** START OF Provided data **
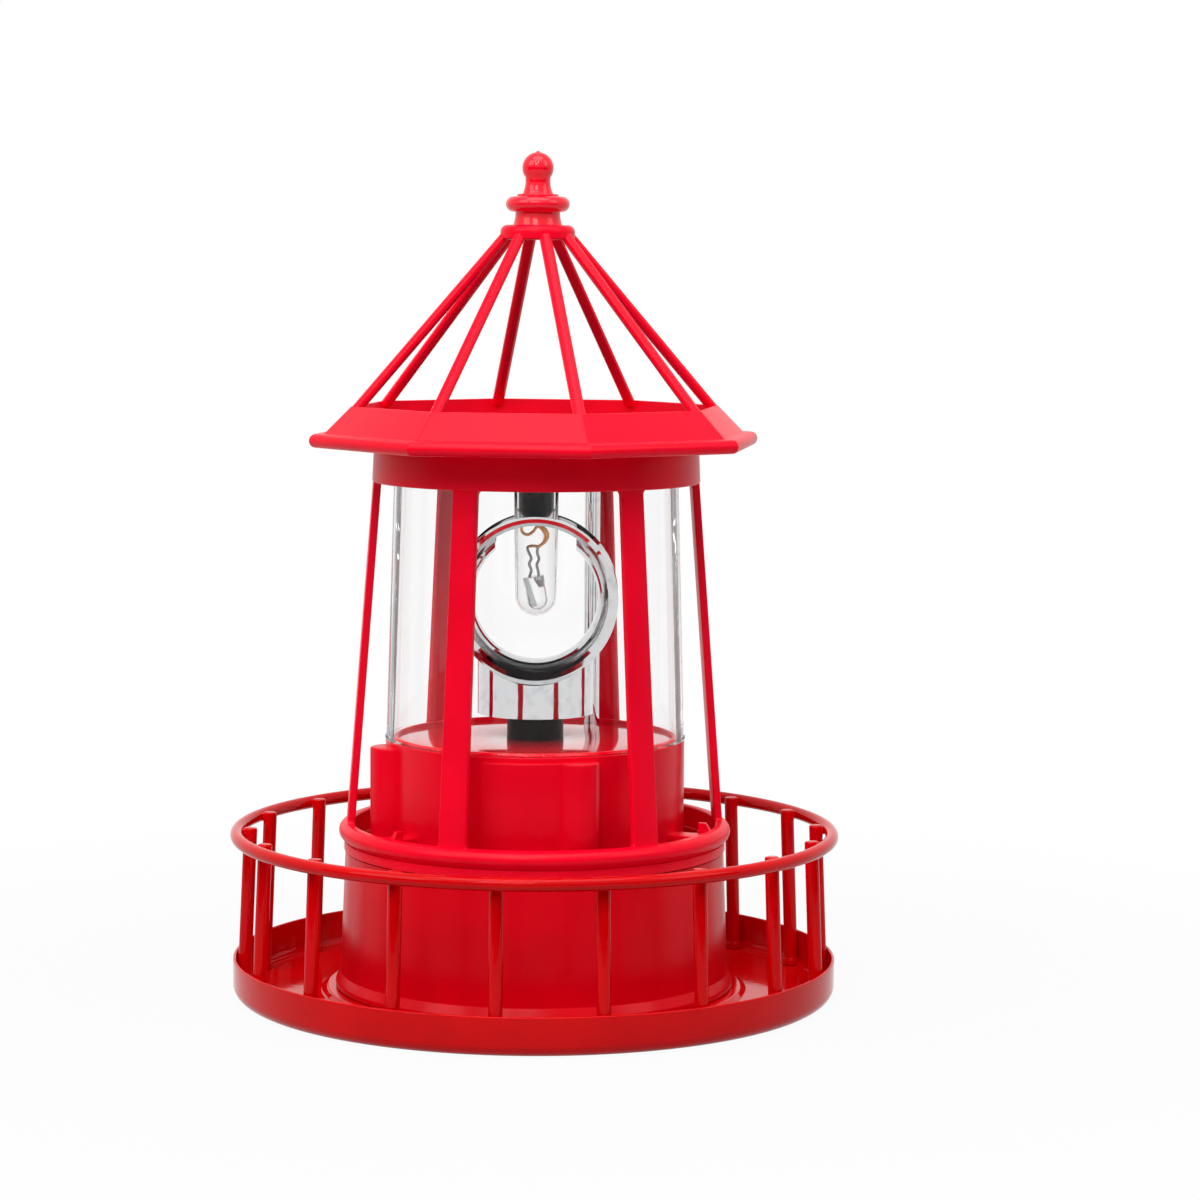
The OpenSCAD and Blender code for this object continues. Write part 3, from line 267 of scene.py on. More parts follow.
def rounded(corners, steps=4):
    """A closed outline. A corner (x, y, r) becomes an arc; a corner (x, y) stays sharp."""
    path = []
    flat, most = 0.01, 0.48
    for i, corner in enumerate(corners):
        here = Vector(corner[:2])
        before = Vector(corners[i - 1][:2]) - here
        after = Vector(corners[(i + 1) % len(corners)][:2]) - here
        half = before.angle(after, 0) / 2
        if len(corner) == 2 or half < flat or half > math.pi / 2 - flat:
            path.append(tuple(here))
            continue
        reach = min(corner[2] / math.tan(half), most * before.length, most * after.length)
        before.normalize()
        after.normalize()
        centre = here + (before + after).normalized() * reach / math.cos(half)
        first = here + before * reach - centre
        last = here + after * reach - centre
        sweep = first.angle(last)
        for k in range(steps + 1):
            share = k / steps
            arm = first * math.sin((1 - share) * sweep) + last * math.sin(share * sweep)
            path.append(tuple(centre + arm / math.sin(sweep)))
    return path


def arc(centre, radius, first, step, count):
    """Points of a round stretch, angles in degrees from the outline's first axis."""
    turns = [math.radians(first + step * i) for i in range(count)]
    return [(centre[0] + radius * math.cos(t), centre[1] + radius * math.sin(t)) for t in turns]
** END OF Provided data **
▶ _Instruction_
Scan the data above; copy every line where "from" appears.

▶ _The response_
The OpenSCAD and Blender code for this object continues. Write part 3, from line 267 of scene.py on. More parts follow.
    """Points of a round stretch, angles in degrees from the outline's first axis."""